Flash Is Your Friend
I also tried something a new (for me) with some poems in my junk pile: I converted the poem into a flash fiction piece. A lot of my poems have a running narrative through them, so I just fleshed that narrative out. I got rid of the precise poetic economy and filled in the blanks, expanded on ideas, explored parts of the poems I had originally left out. Some of these flash pieces were just little one page stories, and some became a thousand words. And yeah, some went nowhere. But to see a poem that wasn’t working one minute and have a completed 600 word story the next, it felt damn good. I was following Gaiman’s advice. I was FINISHING things.

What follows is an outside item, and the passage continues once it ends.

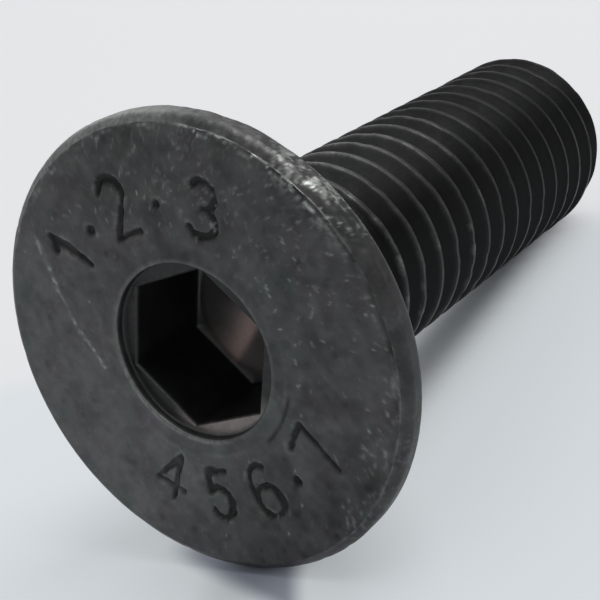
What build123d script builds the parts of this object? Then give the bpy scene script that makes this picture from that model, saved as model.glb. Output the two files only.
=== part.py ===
from build123d import *
import os
from math import atan2, ceil, degrees, radians, tan

# Countersunk socket screw, M5 x 16, lying at rest on its head's rim and its last thread.
# Lengths in millimetres, angles in degrees.

# Overall
length = 16.0                  # from the flat head face to the point
head_diameter = 9.7
thread_diameter = 4.94         # over the crests

# Head
cone_angle = 90.0              # included angle of the countersunk seat
land_depth = 0.54              # from the face to the edge where the cone begins
rim_width = 0.2                # worn rim of the flat face, inwards and along the axis
rim_share = 0.3                # where the rim's two bevels meet, as a share of that width
land_bevel = 0.06              # broken edge between the land and the cone

# Thread, right hand, in the standard metric form
thread_pitch = 0.8
first_crest = 4.56             # from the face to the first full crest, along the underside
flank_angle = 30.0             # each flank against a plane across the axis
crest_share = 1 / 8            # flat of the crest, as a share of the pitch
depth_share = 17 / 24          # depth, as a share of the full triangle's height
lead_share = 2.5               # turns of the groove's path before the first crest
lift_share = 0.3               # the cutter's flanks run past the crests by this much of a flat

# Neck under the head, and the point
neck_diameter = 4.4            # blank size left between the cone and the thread
neck_length = 0.5              # from the cone to the first thread
neck_bevel = 0.1               # eased corner where the cone meets the neck
run_in_angle = 45.0            # slope where the crests grow out of the neck
run_out_angle = 45.0           # slope of the cone on which the grooves end
run_out_lead = 0.1             # how far that cone stands off the neck's end
point_chamfer = 0.6            # along the axis
point_angle = 45.0             # slope of the point's chamfer against the axis

# Hexagon socket
socket_across_flats = 3.06
socket_depth = 2.3             # from the face to the floor's rim
floor_cone_diameter = 2.9      # the punched floor's dip leaves a narrow rim
floor_cone_depth = 0.35        # how far the floor dips at its middle
recess_diameter = 3.74         # round mouth recess that the hexagon opens into
recess_depth = 0.22
recess_edge_bevel = 0.05
socket_turn = 50.0             # turn of the hexagon about the axis

overrun = 0.5                  # how far cutters reach past the faces that they cut

# Worked out from the sizes above
head_radius = head_diameter / 2
thread_radius = thread_diameter / 2
neck_radius = neck_diameter / 2
recess_radius = recess_diameter / 2
cone_end = land_depth + (head_radius - neck_radius) / tan(radians(cone_angle / 2))
neck_end = cone_end + neck_length
thread_start = neck_end + (thread_radius - neck_radius) / tan(radians(run_in_angle))
thread_end = length - point_chamfer
point_radius = thread_radius - point_chamfer * tan(radians(point_angle))
triangle_height = thread_pitch / 2 / tan(radians(flank_angle))
thread_depth = triangle_height * depth_share
root_radius = thread_radius - thread_depth
crest_flat = thread_pitch * crest_share
groove_start = first_crest - thread_pitch * lead_share
groove_end = length + thread_pitch
groove_turns = ceil((groove_end - groove_start) / thread_pitch)
whole_turns = int((thread_end - first_crest) / thread_pitch)
last_crest = first_crest + thread_pitch * whole_turns
land_edge = land_depth - land_bevel
rest_tilt = degrees(atan2(head_radius - thread_radius, last_crest + crest_flat / 2 - land_edge))


def on_seat(x):
    """The outline's point on the countersunk seat at a distance from the face."""
    return (x, head_radius - (x - land_depth) * tan(radians(cone_angle / 2)))


def body():
    """The turned blank: face, land, cone, neck, shank over the crests and point, about X."""
    rim_middle = rim_width * rim_share
    outline = Polyline(
        (0, 0),
        (0, head_radius - rim_width),
        (rim_middle, head_radius - rim_middle),
        (rim_width, head_radius),
        (land_edge, head_radius),
        on_seat(land_depth + land_bevel),
        on_seat(cone_end - neck_bevel),
        (cone_end + neck_bevel, neck_radius),
        (neck_end, neck_radius),
        (thread_start, thread_radius),
        (thread_end, thread_radius),
        (length, point_radius),
        (length, 0),
        close=True,
    )
    return revolve(make_face(outline), Axis.X)


def socket():
    """The cutter for the socket: round mouth recess, hexagon and shallow conical floor."""
    across_plane = Plane.YZ
    hexagon = RegularPolygon(
        socket_across_flats / 2, side_count=6, major_radius=False, rotation=socket_turn
    )
    walls = extrude(across_plane * hexagon, socket_depth)
    mouth = Polyline(
        (-overrun, 0),
        (-overrun, recess_radius + recess_edge_bevel),
        (0, recess_radius + recess_edge_bevel),
        (recess_edge_bevel, recess_radius),
        (recess_depth, recess_radius),
        (recess_depth, 0),
        close=True,
    )
    dip = Polyline(
        (socket_depth, 0),
        (socket_depth, floor_cone_diameter / 2),
        (socket_depth + floor_cone_depth, 0),
        close=True,
    )
    return walls + revolve(make_face(mouth), Axis.X) + revolve(make_face(dip), Axis.X)


def groove():
    """The thread's groove: two flanks and a flat root, swept along a right-hand helix."""
    turns = [
        Helix(
            thread_pitch,
            thread_pitch,
            root_radius,
            center=(groove_start + thread_pitch * turn, 0, 0),
            direction=Axis.X.direction,
        )
        for turn in range(groove_turns)
    ]
    lift = crest_flat * lift_share
    flank_top = thread_radius + lift
    outer = thread_radius + thread_depth
    mouth_half = (thread_pitch - crest_flat) / 2 + lift * tan(radians(flank_angle))
    root_half = mouth_half - (flank_top - root_radius) * tan(radians(flank_angle))
    outline = Polyline(
        (-root_half, root_radius),
        (-mouth_half, flank_top),
        (-mouth_half, outer),
        (mouth_half, outer),
        (mouth_half, flank_top),
        (root_half, root_radius),
        close=True,
    )
    section = Pos(groove_start, 0, 0) * Plane.XZ * make_face(outline)
    return sweep(section, path=Wire(turns), is_frenet=True)


def thread_zone():
    """The space that the groove may take: it ends on a cone that rises to the neck."""
    outer = thread_radius + thread_depth + overrun
    tip = neck_end + (neck_radius + run_out_lead) / tan(radians(run_out_angle))
    outline = Polyline(
        (tip - outer / tan(radians(run_out_angle)), outer),
        (groove_end, outer),
        (groove_end, 0),
        (tip, 0),
        close=True,
    )
    return revolve(make_face(outline), Axis.X)


def thread():
    """The cutter for the thread, turned so that its stated crest lies on the underside."""
    return Rotation(180, 0, 0) * groove() & thread_zone()


def at_rest(solid):
    """Lower the point until the head's rim and the last crest touch the floor, centred there."""
    tilted = Rotation(0, rest_tilt, 0) * solid
    box = tilted.bounding_box()
    return Pos(-box.center().X, -box.center().Y, -box.min.Z) * tilted


screw = at_rest(body() - socket() - thread())

os.makedirs("parts", exist_ok=True)
export_step(screw, "parts/screw.step")
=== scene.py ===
"""Looks of a black countersunk socket screw that lies on its head's rim and its last crest."""
from math import atan2, cos, pi, radians, sin, tan

import bmesh
import bpy
import numpy as np
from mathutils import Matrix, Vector


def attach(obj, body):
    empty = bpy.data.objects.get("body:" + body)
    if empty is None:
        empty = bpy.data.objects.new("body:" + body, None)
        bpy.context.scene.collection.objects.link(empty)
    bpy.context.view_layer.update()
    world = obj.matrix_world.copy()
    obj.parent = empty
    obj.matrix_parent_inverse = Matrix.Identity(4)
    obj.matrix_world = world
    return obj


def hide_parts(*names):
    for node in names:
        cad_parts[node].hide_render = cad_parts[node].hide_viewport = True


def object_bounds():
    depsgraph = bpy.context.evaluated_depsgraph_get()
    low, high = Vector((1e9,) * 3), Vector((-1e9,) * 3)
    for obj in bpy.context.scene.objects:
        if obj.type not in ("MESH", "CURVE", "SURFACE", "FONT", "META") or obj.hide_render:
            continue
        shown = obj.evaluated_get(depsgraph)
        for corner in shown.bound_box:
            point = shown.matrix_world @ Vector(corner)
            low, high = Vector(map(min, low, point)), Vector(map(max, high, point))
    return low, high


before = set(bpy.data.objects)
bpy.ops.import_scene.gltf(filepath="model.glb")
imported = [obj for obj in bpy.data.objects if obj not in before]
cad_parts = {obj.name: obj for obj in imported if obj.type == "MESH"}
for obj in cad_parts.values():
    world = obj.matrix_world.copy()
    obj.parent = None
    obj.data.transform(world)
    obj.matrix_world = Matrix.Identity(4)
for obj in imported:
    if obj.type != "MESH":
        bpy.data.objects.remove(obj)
cad_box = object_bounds()

MM = 0.001                     # in metres

# Sizes of the CAD part, in millimetres and degrees, in the screw's own frame: X runs from the
# head's face along the axis, and angles about it turn from Y towards Z.
LENGTH = 16.0
HEAD_R = 4.85
THREAD_R = 2.47
NECK_R = 2.2
LAND_DEPTH = 0.54
FACE_EDGE_ROUND = 0.2          # worn rim of the face, inwards and along the axis
LAND_EDGE_ROUND = 0.06
NECK_LENGTH = 0.5
NECK_ROUND = 0.25
POINT_CHAMFER = 0.6
SOCKET_FLATS = 3.06
SOCKET_DEPTH = 2.3
SOCKET_TURN = 50.0
FLOOR_CONE_R = 1.45
FLOOR_CONE_DEPTH = 0.35
RECESS_R = 1.87
RECESS_DEPTH = 0.22
RECESS_BEVEL = 0.05

# Thread, right hand, in the ISO form
PITCH = 0.8
FIRST_CREST = 4.56
CREST_ANGLE = 270.0            # the first crest is measured along the underside
FLANK_ANGLE = 30.0
CREST_HALF = 1 / 16            # half of the crest's flat, as a share of the pitch
CREST_SOFT = 0.012             # depth over which the crest's edges are rounded
THREAD_DEPTH = 0.6134 * PITCH
ROOT_R = 0.1443 * PITCH
RUN_OUT_LEAD = 0.1             # how far the cone on which the grooves end stands off the neck

# Worked out from the sizes above: cone, run-in, run-out and point slope by 45 degrees
FACE_R = HEAD_R - FACE_EDGE_ROUND
RECESS_EDGE_R = RECESS_R + RECESS_BEVEL
LAND_EDGE = LAND_DEPTH - LAND_EDGE_ROUND
CONE_END = LAND_DEPTH + (HEAD_R - NECK_R)
NECK_END = CONE_END + NECK_LENGTH
RUN_OUT_TIP = NECK_END + NECK_R + RUN_OUT_LEAD
THREAD_END = LENGTH - POINT_CHAMFER
POINT_R = THREAD_R - POINT_CHAMFER
LAST_CREST = FIRST_CREST + PITCH * int((THREAD_END - FIRST_CREST) / PITCH)
REST_TILT = atan2(HEAD_R - THREAD_R, LAST_CREST + PITCH * CREST_HALF - LAND_EDGE)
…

Seeing this conversion, I decide to try the process again, but backward. I had a half dozen stories that fell flat after a few pages, but I kept them around. I decided to strip out a paragraph here and there and try a few poetic styles with them, coming up with some couplets, some free verse pieces, some narrative poems, etc. It felt good to be happy with eight or nine poems rather than staring at the unfinished stories sitting dead in my thumbdrive. Most of the text didn’t make the leap from fiction to poetry, but enough did to make it worth trying.
Who Needs National Whatever Month?
Last November during National Novel Writing Month (NaNoWriMo, as the cool kids say) I had just finished a novel and didn’t feel like my other ideas were up to the challenge, so I opted to do my own 30 day exercise. I tried writing a new flash fiction piece every day, even if it was a page long. It was hard, as all those challenges tend to be, and it was my first time writing flash. But I ended up with about 35 stories, and after some time to let them simmer through the revision process, most of them worked out. These 30 day challenges can feel passé sometimes, but they can also force you to get something done. One little thing every day. It adds up. It gets you out of a funk. Don’t want to write poems in April? Don’t. Write character studies instead. Or write a letter to someone telling them something you always wanted to say, that they’re important, that they suck, or just to say hi. One letter a day. Or, like I did, try flash fiction. Try poems. Try journal entries. Go for that damn novel. Challenge yourself, just for you, and I’ll bet something good comes out of it.
But most important, just keep writing, whether you're in a 30 day challenge or not. Even if you don't know what to write, there are options out there, there are styles unexplored. Everything you need to get yourself fired up and finishing things is closer at hand than you think. Just don't stop writing.